Formula Source: Investopedia – EBITDA Margin

Variables Explained

  • EBITDA (E): Earnings Before Interest, Taxes, Depreciation, and Amortization. (Currency)
  • Revenue (R): Total sales made by the company. (Currency)
  • Operating Expenses (OE): All operational costs including COGS, SG&A, etc. (Currency)
  • EBITDA Margin (M): EBITDA as a percentage of Revenue. (Percentage)

Related Calculators

What is EBITDA Margin?

EBITDA Margin is a critical measure of core corporate profitability. It is calculated by dividing the company’s EBITDA by its total Revenue. Because it excludes interest, taxes, and non-cash expenses like D&A, it provides a clean view of the operational efficiency and is often used by analysts to compare companies across different jurisdictions (due to varying tax laws) and industries (due to varying capital expenditures and financing costs).

A high EBITDA margin suggests strong profitability and efficient management of operational costs relative to sales. However, it should not be confused with free cash flow, as it ignores crucial spending like capital expenditures.

The primary purpose of the EBITDA margin is to assess the true operating health of a business, particularly for potential acquisitions or highly leveraged companies.
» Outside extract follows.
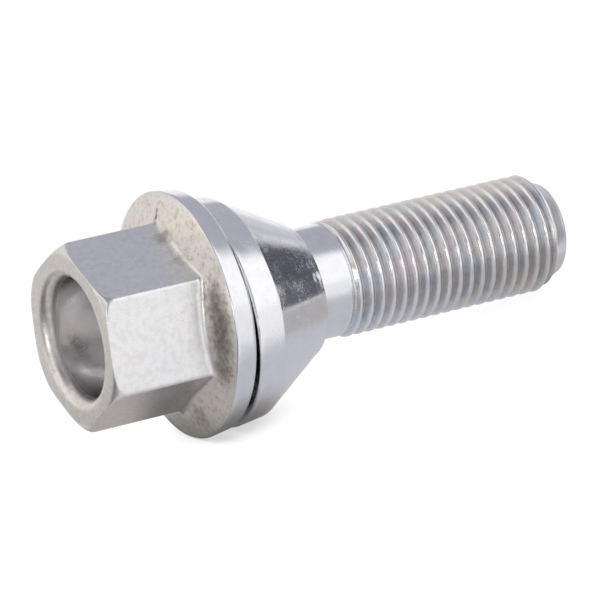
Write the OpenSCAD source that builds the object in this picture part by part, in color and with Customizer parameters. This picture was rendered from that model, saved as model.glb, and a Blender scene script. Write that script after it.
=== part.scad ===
// Wheel bolt with a loose taper ring, standing on its head.
// Lengths are in millimetres. The origin is the centre of the head's end face
// and +Z runs along the bolt to the thread's tip.

/* [Thread] */
// Nominal diameter of the metric thread
thread_d = 14; // [10:0.5:20]
// Pitch of the thread
thread_pitch = 1.5; // [1.25:0.25:1.5]
// Length of full thread, from the run-out to the tip's chamfer
thread_len = 26.5; // [15:0.5:45]
// How far the rolled crests lie under the nominal diameter
crest_allowance = 0.1; // [0.04:0.02:0.24]

/* [Tip] */
// Length of the chamfer that ends the thread
tip_chamfer_len = 0.9; // [0.5:0.1:1.2]
// Length of the smooth nose past the chamfer
nose_len = 1.6; // [1:0.1:3]
// How much the nose narrows on each side
nose_taper = 0.55; // [0.3:0.05:1]
// Radius that rounds the nose's end
nose_round = 0.4; // [0.2:0.1:0.6]

/* [Shank] */
// Shank left past the ring, on which the ring can slide, run-out included
ring_travel = 5.2; // [2:0.2:20]
// Length of the thread's run-out cone
runout_len = 0.8; // [0.5:0.1:1.5]
// How far the shank lies under the thread's crests
shank_step = 0.3; // [0.2:0.05:0.6]
// Radius where the shank meets the flange
shank_fillet = 0.6; // [0.3:0.1:0.8]

/* [Head] */
// Width across the hexagon's flats
hex_af = 19; // [18:0.5:22]
// Height of the head, from its end face to the flange's front edge
head_h = 13.4; // [11:0.2:18]
// How much the hexagon's long edges are rounded off, measured on the corner
hex_corner_cut = 0.15; // [0.1:0.05:0.4]
// Width of the flat ring round the recess's mouth, on which the bolt stands
end_face_w = 1.7; // [1:0.1:1.9]
// How far the rounding of the head's end runs along the corners
end_round_len = 2.1; // [1.4:0.1:3]

/* [Flange] */
// How far the flange's rim stands past the ring
flange_margin = 1.1; // [0.4:0.1:4]
// Thickness of the flange at its rim
flange_t = 2.8; // [2.2:0.2:5]
// How far the flange's front face rises from the hexagon's flats to the rim
flange_rise = 1.6; // [0.8:0.1:2.2]
// How much the rim narrows from its front edge to its back
flange_rim_draft = 0.3; // [0:0.05:0.5]
// Radius of the rim's back edge
flange_back_round = 0.7; // [0.3:0.1:1]
// Radius of the rim's front edge
flange_front_round = 0.2; // [0.1:0.05:0.4]

/* [Recess in the head] */
// Wall between the recess and the hexagon's flats
recess_wall = 2.5; // [2.2:0.1:3.4]
// Solid metal between the recess's floor and the flange's front edge
recess_floor = 4.4; // [3:0.2:7]
// Depth of the recess's rounded mouth
mouth_depth = 0.7; // [0.5:0.1:1.6]
// How far the mouth widens the recess on each side
mouth_flare = 0.6; // [0.4:0.1:1.2]
// Radius between the recess's wall and its floor
recess_floor_round = 2.2; // [1:0.2:3]

/* [Taper ring] */
// Wall of the ring at the small end of its cone
ring_nose_wall = 0.7; // [0.6:0.1:3]
// Length of the ring's near-straight band
ring_band_len = 3.5; // [2:0.25:5]
// How much the band narrows on each side
ring_band_draft = 0.3; // [0.1:0.1:0.5]
// Whole length of the ring
ring_len = 12.1; // [9:0.1:16]
// Full angle of the ring's cone
ring_cone_angle = 60; // [50:1:90]
// Radius of the ring's two ends
ring_end_round = 0.4; // [0.2:0.1:0.5]
// Chamfer at the back of the ring's bore, clear of the shank's fillet
ring_bore_chamfer = 0.8; // [0.8:0.1:1.2]

/* [Clearances] */
// Gap between the ring's bore and the shank, on each side
ring_bore_gap = 0.7; // [0.4:0.05:0.9]
// Gap between the flange's back face and the ring
ring_seat_gap = 0.3; // [0.2:0.05:0.6]

/* [Hidden] */

// Facets of the round surfaces and steps of each small rounding
$fn = 96;
arc_steps = 6;

// The crests stand a little above the shank, which the thread is rolled up from
crest_r = thread_d / 2 - crest_allowance / 2;
shank_r = crest_r - shank_step;
chamfer_r = thread_d / 2 - 0.6134 * thread_pitch + 0.05;
nose_r = chamfer_r - nose_taper;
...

How to Calculate Revenue (Example)

A company reports an **EBITDA Margin** ($M$) of **25%**, and **Operating Expenses** ($OE$) of **$600,000**. Its **EBITDA** ($E$) is **$200,000**. What is the missing **Revenue** ($R$)?

  1. Determine the Missing Variable: Revenue ($R$) is missing.
  2. Apply Formula (using $E$ and $M$): Since $E = R \times M_{dec}$, we have $R = E / M_{dec}$.
  3. Convert Margin: $M_{dec} = 25 / 100 = 0.25$.
  4. Substitute Values: $R = \$200,000 / 0.25$.
  5. Calculate: $R = \$800,000$.
  6. Consistency Check: $R = E + OE$? $\$800,000 = \$200,000 + \$600,000$. The result is consistent.
  7. Result: The Revenue is **$800,000.00**.

Frequently Asked Questions (FAQ)

What is the difference between EBITDA and Operating Income (EBIT)?

EBITDA excludes Depreciation and Amortization (D&A), while Operating Income (EBIT) includes D&A. EBIT is often viewed as a better measure for companies with high capital expenditures, while EBITDA is preferred for comparing companies with different fixed asset bases.

Can the EBITDA Margin be negative?

Yes. If the company’s EBITDA is negative (meaning $Revenue < Operating Expenses$), the margin will be negative. This indicates that the core business operations are unprofitable.

Is a high EBITDA Margin always a good sign?

Not always. A high margin suggests strong operations, but if the company requires massive investments in fixed assets (high Depreciation) or has high interest payments, its net income (bottom line profit) might still be low or negative.

What happens if Revenue (R) is zero when calculating Margin (M)?

If Revenue ($R$) is zero, the division $M = E/R$ is undefined. The calculator prevents this specific error, as a company cannot usually have a calculated margin without generating sales.